Perhaps I should answer another point put by the hon. Member, and then I think I shall have dealt with almost all his specific points. This was his point about the teachers and principals in technical institutions, and their pay. The fact is that there was an understanding reached between the panels, but the constituents of one of the panels—the teachers' panel—were not able to authorise the endorsement—I forget the technical term—of that understanding.

There is therefore one of these positions which might almost be called an impasse, a deadlock, which are bound sometimes to occur in a system like the Burnham system. My right hon. Friend is very much concerned that no recommendations have been submitted to her for her approval. She has not seen how she can do anything to help the Burnham Technical Committee to reach the stage of submitting agreed recommendations to her, but if she can discover any way of being useful to the Committee she will take it. I do not think that there is any complaint which ought at this stage to be laid against the Minister.

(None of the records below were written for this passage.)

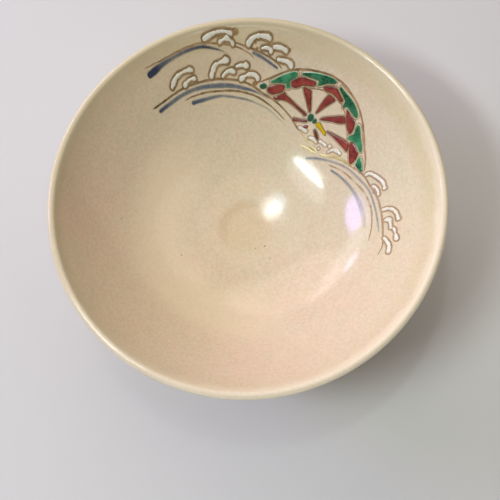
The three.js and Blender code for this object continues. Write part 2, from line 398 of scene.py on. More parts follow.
glaze_edge = into_wall(glaze_stop, wall_thickness(glaze_stop) - glaze_thickness / 2)
edge_lean = math.degrees(inner_slope(glaze_stop))
glaze_section = [
    *inside(glaze_thickness),
    *lip(glaze_thickness),
    *outside(glaze_thickness),
    *quarter(glaze_edge, glaze_thickness / 2, edge_lean + 90, edge_lean + 270, 6)[1:-1],
    *reversed(outside(0)),
    *reversed(lip(0)),
    *reversed(inside(0)),
]
glaze_shape = turn(glaze_section)
for v in glaze_shape.verts:
    r = math.hypot(v.co.x, v.co.y)
    around = math.atan2(v.co.y, v.co.x)
    if r < mouth_radius and abs(v.co.z - inner_height(r)) < 0.05:
        v.co.z += throwing_rings(r, around) / math.cos(inner_slope(r))
    elif v.co.z < inner_height(r) - wall_at_foot / 2:
        waver = noise.noise(Vector((2 * math.cos(around), 2 * math.sin(around), 5)))
        share = min(max(1 - (r - glaze_stop) / stop_waver_reach, 0), 1) ** 2
        outwards = 1 + stop_waver * waver * share / r
        v.co.x *= outwards
        v.co.y *= outwards
        v.co.z += stop_waver * waver * share * math.tan(inner_slope(r))
fire(glaze_shape)


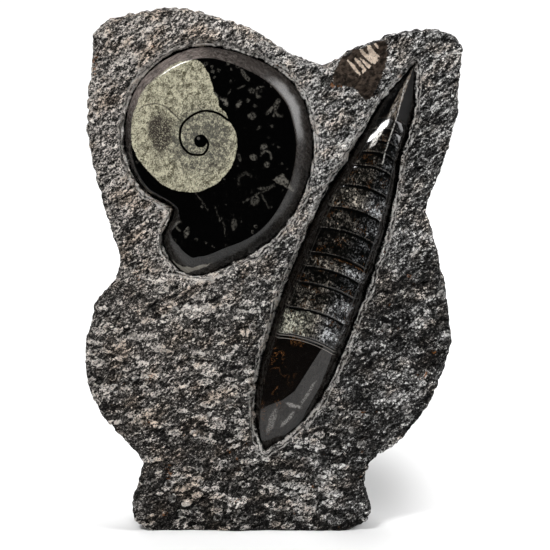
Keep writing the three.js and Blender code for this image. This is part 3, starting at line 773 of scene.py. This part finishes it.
class Recipe:
    """Builds one material's nodes."""

    def __init__(self, name):
        self.material = bpy.data.materials.new(name)
        self.material.use_nodes = True
        self.tree = self.material.node_tree
        self.tree.nodes.clear()
        self.output = self.tree.nodes.new("ShaderNodeOutputMaterial")
        coordinates = self.add("ShaderNodeTexCoord").outputs
        self.place, self.normal = coordinates["Object"], coordinates["Normal"]

    def add(self, kind, inputs=None, **settings):
        node = self.tree.nodes.new(kind)
        for key, value in settings.items():
            setattr(node, key, value)
        for key, value in (inputs or {}).items():
            if isinstance(value, bpy.types.NodeSocket):
                self.tree.links.new(value, node.inputs[key])
            else:
                node.inputs[key].default_value = value
        return node

    def mark(self, name):
        """A number that is stored on the mesh."""
        return self.add("ShaderNodeAttribute", attribute_name=name).outputs["Fac"]

    def math(self, operation, first, second=0.5, third=0.5):
        inputs = {0: first, 1: second, 2: third}
        return self.add("ShaderNodeMath", inputs, operation=operation).outputs[0]

    def times(self, first, *others):
        """The product of values."""
        for other in others:
            first = self.math("MULTIPLY", first, other)
        return first

    def larger(self, first, second):
        return self.math("MAXIMUM", first, second)

    def rest_of(self, share):
        return self.math("SUBTRACT", 1.0, share)

    def vector(self, operation, first, second=(0, 0, 0)):
        """Arithmetic on two vectors, or on a vector and a number for SCALE."""
        key = "Scale" if operation == "SCALE" else 1
        return self.add("ShaderNodeVectorMath", {0: first, key: second}, operation=operation).outputs[0]

    def ease(self, value, low, high, to_low=0.0, to_high=1.0):
        inputs = {"Value": value, "From Min": low, "From Max": high, "To Min": to_low, "To Max": to_high}
        return self.add("ShaderNodeMapRange", inputs, interpolation_type="SMOOTHSTEP").outputs[0]

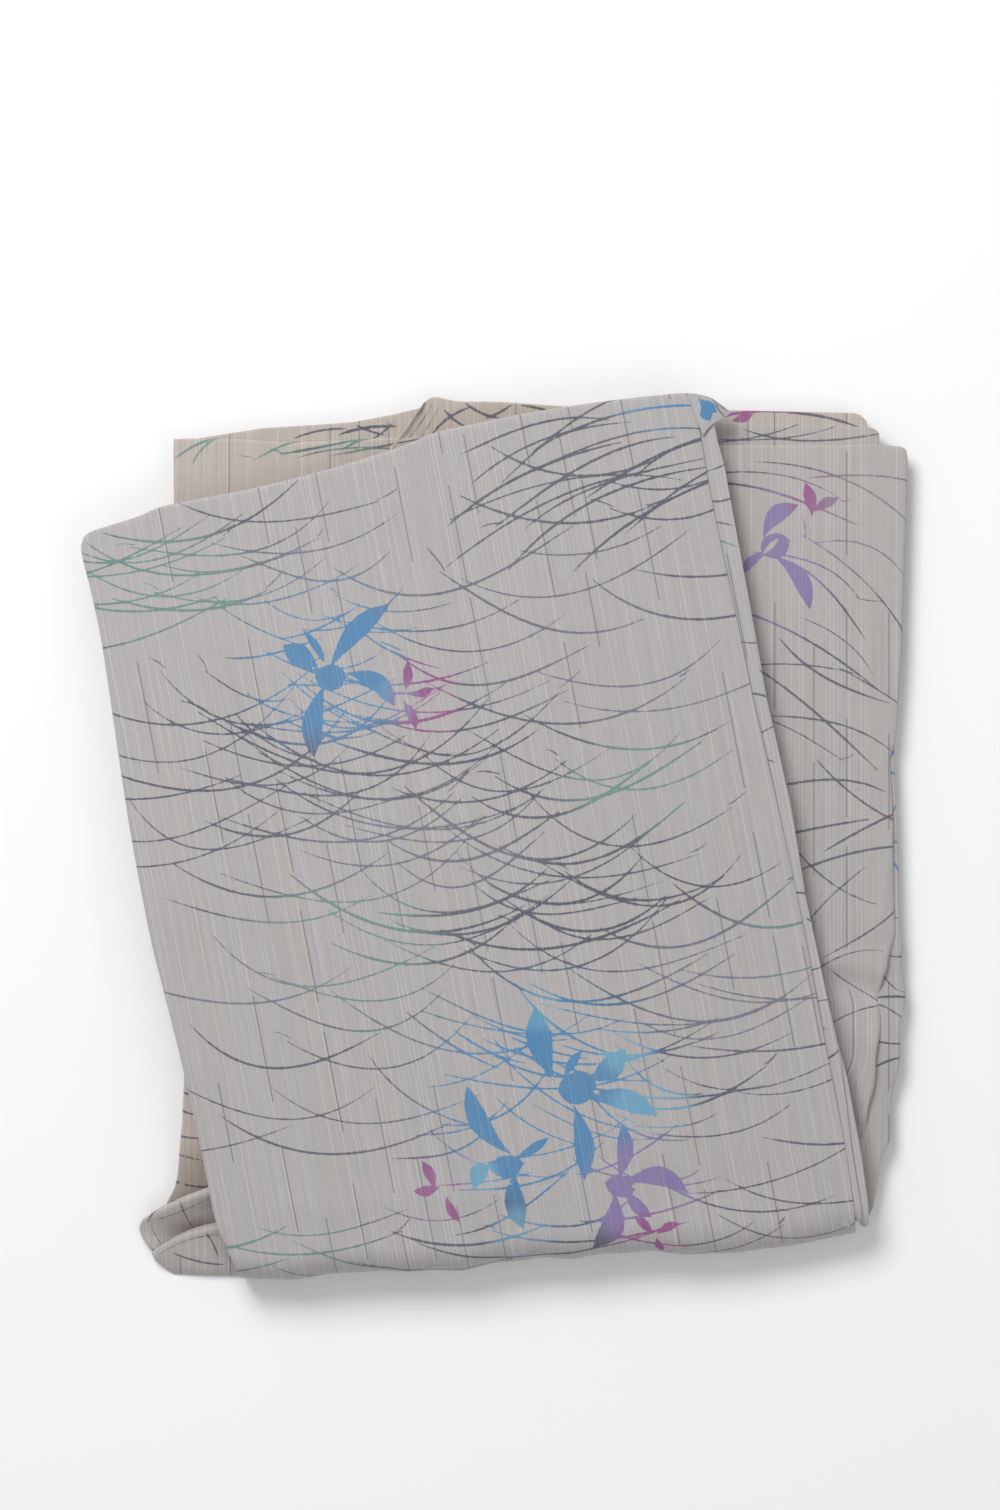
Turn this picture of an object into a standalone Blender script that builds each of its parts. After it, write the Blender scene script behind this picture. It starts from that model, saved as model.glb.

In conclusion, I will go back to say a word about the finance of the matter. There was one point the hon. Member mentioned, that he thought there were very few colleges which had been authorised to run the courses which are to receive 75 instead of 60 per cent, from the Ministry. I do not know whether he meant "very few" to be condemnatory, but in fact it was never intended that there should be very many. Sunderland is a distinguished technical college, and it is natural that it should be one of those selected. There are, in fact, a couple of dozen, I think actually 23, colleges in that position, and some 411 courses for which the additional Ministry grant has been authorised. So that it does not look as if there were any reluctance on the part of the present Government to do what can be done to help technological, rather than technical, education—though I should hate to distinguish between the two.

The Question having been proposed after Ten o'clock and the Debate having continued for half an hour, Mr. SPEAKER adjourned the House without Question put, pursuant to the Standing Order.

Adjourned at Twenty-four Minutes to One o'Clock.